Intitulé
Syndicat des professionnelles et professionnels de l'éducation du Saguenay et Centre de services scolaire de la Jonquière (Joanie Marchand), 2024 QCTA 496
Juridiction
Tribunal d'arbitrage (T.A.)
Type d'action
Grief contestant l'affectation du personnel. Accueilli en partie.
Décision de
Me Natacha Lecompte, arbitre
Date
8 novembre 2024
Le syndicat conteste l'affectation de la plaignante, qui occupe le poste de psychoéducatrice, pour l'année scolaire 2023-2024, estimant qu'elle est fondée sur un motif discriminatoire, soit la possibilité que la plaignante devienne enceinte au cours de la prochaine année. L'employeur soutient que l'ancienneté constitue le critère qui a servi pour prendre sa décision.
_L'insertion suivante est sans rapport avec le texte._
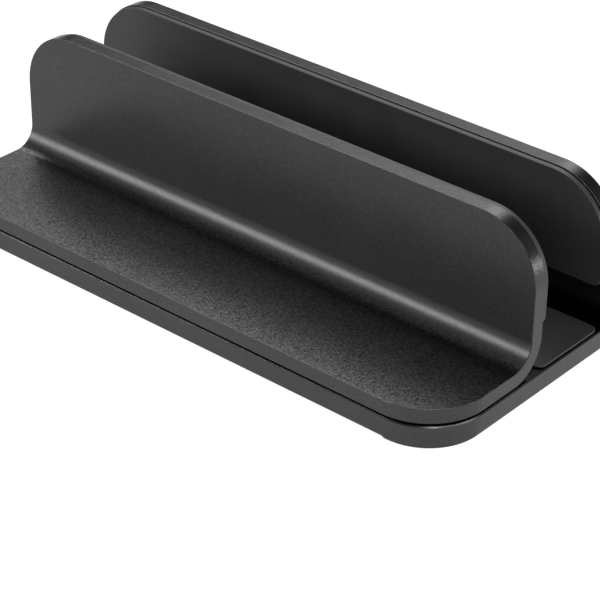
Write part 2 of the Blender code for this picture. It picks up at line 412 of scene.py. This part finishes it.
# %% [markdown]
# ## The base plate
# On the real dock this is a slab of aluminium a little over 5 mm thick, with four stepped slots
# milled from below: the narrow part lets a clamp screw pass, the wide part hides its head. The
# slab is raised from its outline, and its top rim gets a plain chamfer while it is still simple,
# because that thin bright line is what shows under the wings. The slots are then cut by exact
# Booleans, and all other edges get a smaller bevel. The slab's broad faces are blasted, and its
# sides and slots are milled. Normals stay smooth round the corners and sharp at the edges.


# %% Base plate
# An edge is on the rim if it lies this near the top. A face is broad and level, so blasted, if its
# normal is this nearly upright. Edges are beveled and kept crisp from these angles on.
RIM_BAND = 0.0001
NEARLY_UPRIGHT = 0.9
BEVEL_FROM_DEGREES = 50
BASE_CRISP_ANGLE = math.radians(20)


def slot_cutter(half_width, place, travel, low, high):
    """A slot with round ends, as long as its screw travels to either side of its place."""
    x, y = place
    outline = corners_of(
        x - half_width,
        x + half_width,
        y + travel[0] - half_width,
        y + travel[1] + half_width,
        half_width,
        half_width,
    )
    return to_object("cutter", raised(round_cornered(outline), low, high), None)


def subtract(obj, cutter):
    modifier = obj.modifiers.new("cut", "BOOLEAN")
    modifier.operation = "DIFFERENCE"
    modifier.solver = "EXACT"
    modifier.object = cutter


def centre_of(node):
    low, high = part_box(node)
    return (low + high) / 2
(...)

Outre les dommages-intérêts demandés pour compenser les préjudices matériels subis ainsi que les indemnités à titre de dommages moraux et punitifs réclamées par la plaignante, le syndicat souhaite que celle-ci soit affectée selon la méthode d'affectation qui est utilisée pour tous les autres membres du personnel professionnel.
Décision
Le syndicat a démontré, à première vue, les éléments constitutifs de la discrimination. Il n'est pas nécessaire qu'une personne soit enceinte pour soutenir qu'elle est victime de discrimination fondée sur la grossesse, pourvu que la personne qui exerce la discrimination entretienne la perception qu'elle l'est ou que le fait de l'être emportera une restriction, une limite ou une conséquence qu'elle veut éviter. Or, en l'espèce, la gestionnaire a mentionné à la plaignante qu'elle devait recourir à la «gestion du risque» en raison de sa prétendue grossesse pour déterminer qui, entre elle et sa collègue, serait affectée au projet convoité. L'employeur n'a pas fait la preuve que sa décision était fondée sur des exigences professionnelles justifiées. Notamment, le recours au critère de l'ancienneté pour expliquer l'affectation de la collègue de la plaignante est plutôt une explication ex post facto. Par conséquent, la distinction établie en fonction de la grossesse de la plaignante a compromis la reconnaissance et l'exercice de son droit à des conditions de travail sans discrimination. La plaignante a été défavorisée arbitrairement puisque son affectation s'est décidée sur la base d'une considération qui n'est pas pertinente quant au travail. En revanche, le remède demandé par le syndicat relativement à l'affectation de la psychoéducatrice ne peut être accordé. Bien que le processus d'affectation ait été entaché par de la discrimination, la preuve ne permet pas de retenir que, n'eût été cette violation, la plaignante aurait obtenu l'affectation convoitée. Le paiement de dommages-intérêts est le redressement approprié pour remédier au préjudice subi par celle-ci.